My dissertation was on the topic of civility. My upcoming book is on the same topic.
Civility is a big deal to me, but it’s not because I am naturally good at it. It’s my field, but I have to work at it. I try, with varying levels of success, to practice what I preach. So when a good friend of mine wrote with some questions about how to engage in civil discourse online, it allowed me to do some thinking and sharing about my online habits.
Here are his questions, followed by my response:
Kevin, what is your view on bloggers or others writing through social media who interact with the writings and podcasts of authors and well-known Christian leaders and pastors? I was discussing the topic the other day with a pastor friend. He brought up the topic and said his view is Christian leaders, especially local church pastors, shouldn’t on social media criticize, disagree with, or otherwise comment in any way that might be perceived as negative because too many people take offense and take it as a provocation to fight. He asked what I thought, and I said I understood where he was coming from but thought it sad that people couldn’t have a reasonable conversation about disagreements, even if no agreement was reached.
I’ve also heard some argue Matthew 18 requires if you have a disagreement with a pastor/speaker/author/etc, you must contact that person first, etc, etc. I said in my opinion that’s a misapplication and misunderstanding. Again, the question is not whether or not to critically engage viewpoints and theologies. The question is whether one is doing so fairly, accurately, and civilly.

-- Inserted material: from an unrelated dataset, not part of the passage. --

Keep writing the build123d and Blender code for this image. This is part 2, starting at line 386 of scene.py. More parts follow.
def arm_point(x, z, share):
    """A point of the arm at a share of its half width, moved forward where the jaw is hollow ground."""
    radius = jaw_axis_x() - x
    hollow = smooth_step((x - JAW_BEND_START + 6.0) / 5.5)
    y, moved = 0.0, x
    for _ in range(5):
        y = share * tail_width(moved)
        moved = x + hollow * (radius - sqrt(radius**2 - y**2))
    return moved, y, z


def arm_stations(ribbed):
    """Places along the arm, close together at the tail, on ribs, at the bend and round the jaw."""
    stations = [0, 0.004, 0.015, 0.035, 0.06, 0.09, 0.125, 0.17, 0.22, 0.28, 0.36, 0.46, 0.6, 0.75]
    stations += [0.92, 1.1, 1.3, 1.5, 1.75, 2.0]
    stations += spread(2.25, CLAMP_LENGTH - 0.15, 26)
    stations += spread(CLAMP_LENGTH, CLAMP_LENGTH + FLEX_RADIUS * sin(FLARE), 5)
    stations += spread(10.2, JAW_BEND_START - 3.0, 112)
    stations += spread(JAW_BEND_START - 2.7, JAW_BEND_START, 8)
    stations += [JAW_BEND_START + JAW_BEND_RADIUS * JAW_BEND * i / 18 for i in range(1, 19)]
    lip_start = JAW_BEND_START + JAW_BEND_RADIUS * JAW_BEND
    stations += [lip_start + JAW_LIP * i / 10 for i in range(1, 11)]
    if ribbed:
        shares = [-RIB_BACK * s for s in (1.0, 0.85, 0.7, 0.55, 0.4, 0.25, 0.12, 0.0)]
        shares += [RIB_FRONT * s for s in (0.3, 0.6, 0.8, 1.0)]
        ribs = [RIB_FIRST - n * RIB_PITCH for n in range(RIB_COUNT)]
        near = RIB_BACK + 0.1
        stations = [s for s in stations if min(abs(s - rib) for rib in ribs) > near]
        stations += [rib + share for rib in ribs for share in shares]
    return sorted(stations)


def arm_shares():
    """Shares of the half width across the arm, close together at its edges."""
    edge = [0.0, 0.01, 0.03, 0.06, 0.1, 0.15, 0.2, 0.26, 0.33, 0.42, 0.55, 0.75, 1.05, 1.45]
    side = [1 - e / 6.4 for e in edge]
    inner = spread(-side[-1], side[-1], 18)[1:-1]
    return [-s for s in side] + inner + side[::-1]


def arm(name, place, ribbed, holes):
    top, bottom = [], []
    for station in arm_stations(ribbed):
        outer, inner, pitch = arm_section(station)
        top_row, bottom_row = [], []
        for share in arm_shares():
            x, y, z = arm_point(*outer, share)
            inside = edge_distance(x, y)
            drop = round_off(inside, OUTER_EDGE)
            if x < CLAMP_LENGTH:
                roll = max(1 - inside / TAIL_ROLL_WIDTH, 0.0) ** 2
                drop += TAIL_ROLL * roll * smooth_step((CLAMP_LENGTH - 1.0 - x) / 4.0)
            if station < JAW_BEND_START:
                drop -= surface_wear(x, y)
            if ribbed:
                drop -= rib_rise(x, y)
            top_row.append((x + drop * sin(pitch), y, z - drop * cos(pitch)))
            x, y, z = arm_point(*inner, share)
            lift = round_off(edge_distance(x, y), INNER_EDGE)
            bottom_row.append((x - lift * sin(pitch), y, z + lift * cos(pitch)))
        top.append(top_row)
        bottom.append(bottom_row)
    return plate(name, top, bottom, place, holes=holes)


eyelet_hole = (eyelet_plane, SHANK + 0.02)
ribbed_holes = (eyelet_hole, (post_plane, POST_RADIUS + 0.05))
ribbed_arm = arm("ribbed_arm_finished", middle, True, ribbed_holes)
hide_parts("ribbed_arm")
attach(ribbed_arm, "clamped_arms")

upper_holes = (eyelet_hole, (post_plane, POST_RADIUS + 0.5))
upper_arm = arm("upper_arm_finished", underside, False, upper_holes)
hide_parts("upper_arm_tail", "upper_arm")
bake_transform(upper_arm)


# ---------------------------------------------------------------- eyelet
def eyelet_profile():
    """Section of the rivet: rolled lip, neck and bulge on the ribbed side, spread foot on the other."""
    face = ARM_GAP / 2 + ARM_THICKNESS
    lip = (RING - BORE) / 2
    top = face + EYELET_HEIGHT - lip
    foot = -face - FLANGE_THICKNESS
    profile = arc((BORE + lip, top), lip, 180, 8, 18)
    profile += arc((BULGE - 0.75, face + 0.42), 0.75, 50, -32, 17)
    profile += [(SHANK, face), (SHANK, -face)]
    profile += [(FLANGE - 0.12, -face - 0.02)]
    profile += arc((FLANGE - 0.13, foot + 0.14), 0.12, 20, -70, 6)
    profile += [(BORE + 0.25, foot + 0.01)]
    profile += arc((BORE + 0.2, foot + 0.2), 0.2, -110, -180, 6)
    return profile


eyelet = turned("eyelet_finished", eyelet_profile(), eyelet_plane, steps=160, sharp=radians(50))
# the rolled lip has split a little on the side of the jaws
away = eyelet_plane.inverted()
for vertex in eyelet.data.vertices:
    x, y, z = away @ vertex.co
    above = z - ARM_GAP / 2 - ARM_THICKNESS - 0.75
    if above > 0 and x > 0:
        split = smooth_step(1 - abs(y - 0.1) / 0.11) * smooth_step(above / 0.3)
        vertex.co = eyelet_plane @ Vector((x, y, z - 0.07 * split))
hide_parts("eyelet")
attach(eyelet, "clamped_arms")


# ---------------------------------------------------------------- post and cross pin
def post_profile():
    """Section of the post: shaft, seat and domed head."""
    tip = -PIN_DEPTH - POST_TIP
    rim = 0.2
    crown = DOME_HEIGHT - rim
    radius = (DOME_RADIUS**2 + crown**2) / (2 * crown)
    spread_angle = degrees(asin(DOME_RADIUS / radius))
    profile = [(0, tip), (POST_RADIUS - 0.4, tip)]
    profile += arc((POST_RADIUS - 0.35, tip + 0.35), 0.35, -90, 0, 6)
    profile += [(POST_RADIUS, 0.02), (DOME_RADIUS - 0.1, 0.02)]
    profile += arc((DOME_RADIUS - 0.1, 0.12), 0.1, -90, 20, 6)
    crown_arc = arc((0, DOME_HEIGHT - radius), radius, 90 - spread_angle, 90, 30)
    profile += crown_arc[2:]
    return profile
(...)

Civility and the Public Nature of Publishing
When one puts their perspectives out to the public, the public can and will respond. In fact, I believe the public should respond. Civil discourse promotes healthy and appropriate levels of engagement and accountability. In my opinion, one would be naïve to publish and not expect both agreement and disagreement among readers/listeners. Likewise, I would find it odd for someone to place a pastor, blogger, author, podcaster, or other figure’s public content beyond the scope of public criticism.
I think it is reasonable and positive for a local pastor to respond to something put out by a big-name individual. This could serve to sharpen the skills of the pastor by engaging in discussion on a more visible platform. It can help the big-name person remember that people make up their platform – so they should listen. It also can keep them humble. On both ends, feedback, even if in the form of pushback, will help us better understand and articulate our own views and those of others.
How then to disagree?
Of course, one should disagree in a manner that is agreeable. Put another way, disagree by way of civility. A friend of mine articulated a clear and concise description of what such a civil response looks like
“A civil disagreement with a viewpoint, doctrinal position, leadership paradigm, etc, is fair as long as one doesn’t denigrate or assign bad motives to the original author, and as long as one states the position with which one is disagreeing fairly and accurately.”

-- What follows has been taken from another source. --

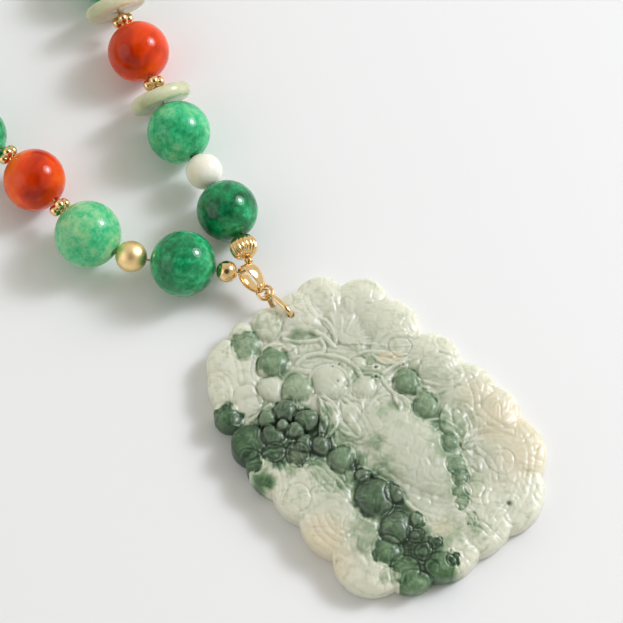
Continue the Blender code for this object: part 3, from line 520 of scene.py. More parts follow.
def pointed_leaf(x, y, base_x, base_y, tip_x, tip_y, half, bow, lift, veins):
    """Height above the dome of a leaf. Its length runs from 0 to 1 and its width from -1 to 1
    across a bowed midrib. The blade lifts to its edge, the midrib is cut in, and side veins
    slant away from it."""
    along_x, along_y = tip_x - base_x, tip_y - base_y
    length = math.hypot(along_x, along_y)
    u = ((x - base_x) * along_x + (y - base_y) * along_y) / length**2
    side = (along_x * (y - base_y) - along_y * (x - base_x)) / length
    side = side - bow * length * np.sin(math.pi * np.clip(u, 0.0, 1.0))
    width = half * np.sin(math.pi * np.clip(u, 0.001, 0.999) ** 0.8) ** 0.7
    v = side / width
    blade = lift * (0.70 + 0.30 * v**2) - 0.20 * np.exp(-((v / 0.14) ** 2))
    blade = blade + 0.07 * np.cos(2.0 * math.pi * (veins * u - 0.9 * np.abs(v)))
    blade = blade - 0.25 * np.clip(np.abs(v) - 0.86, 0.0, 1.0) / 0.14
    within = (u > 0.0) & (u < 1.0) & (np.abs(v) < 1.0)
    return np.where(within, blade, NOTHING)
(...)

When addressing another blogger or public figure, I make sure I provide a link to the blog, speech, or article in question. When possible, I deliberately state where I might be in agreement with them on other issues, or I state my respect and admiration for their position, work, accomplishments, etc… In other words, I seek to affirm the person however I can while disagreeing with their position. I also frame my disagreements in the form of a conversation. I invite readers and the one with whom I disagree to contribute to greater clarity and understanding of the issue. My intention is not to compete, it’s to converse. I also leave open the possibility that I could be wrong in how I have understood the issue, and may indeed be less than correct in my response. Reserving the right to be wrong is key to meaningful dialogue, but I could be mistaken. 🙂
What about Matthew 18 and the directive to go to the individual first?
Because publishing is by its nature the public distribution of one’s content, I’m not sure it’s necessary to personally contact an author before offering disagreement on their content. I’m an advocate of the principle, “work the problem, not the person” or “speak to the issue, not the individual.”
Matthew 18 provides a framework for addressing disputes that threaten the personal and corporate health of Christ’s Body. The nature of such disciplinary / reconciliatory actions appear to encompass issues of personal character. At play are not mere disagreements, but issues of division, disobedience, disrespect, or other issues of character. Therefore, if one had cause to believe an author is engaged in something immoral, illegal, or something rooted within the realm of character, then I would advise a private and personal contact before public response is pursued.
When such an approach does not yield correction or reconciliation, I do not believe it uncivil to publicly respond to the offending individual’s actions, especially if they are proven to be abusive, exploitative, or an affront to Orthodoxy. Civility is rooted in compassion, but is fueled by conviction.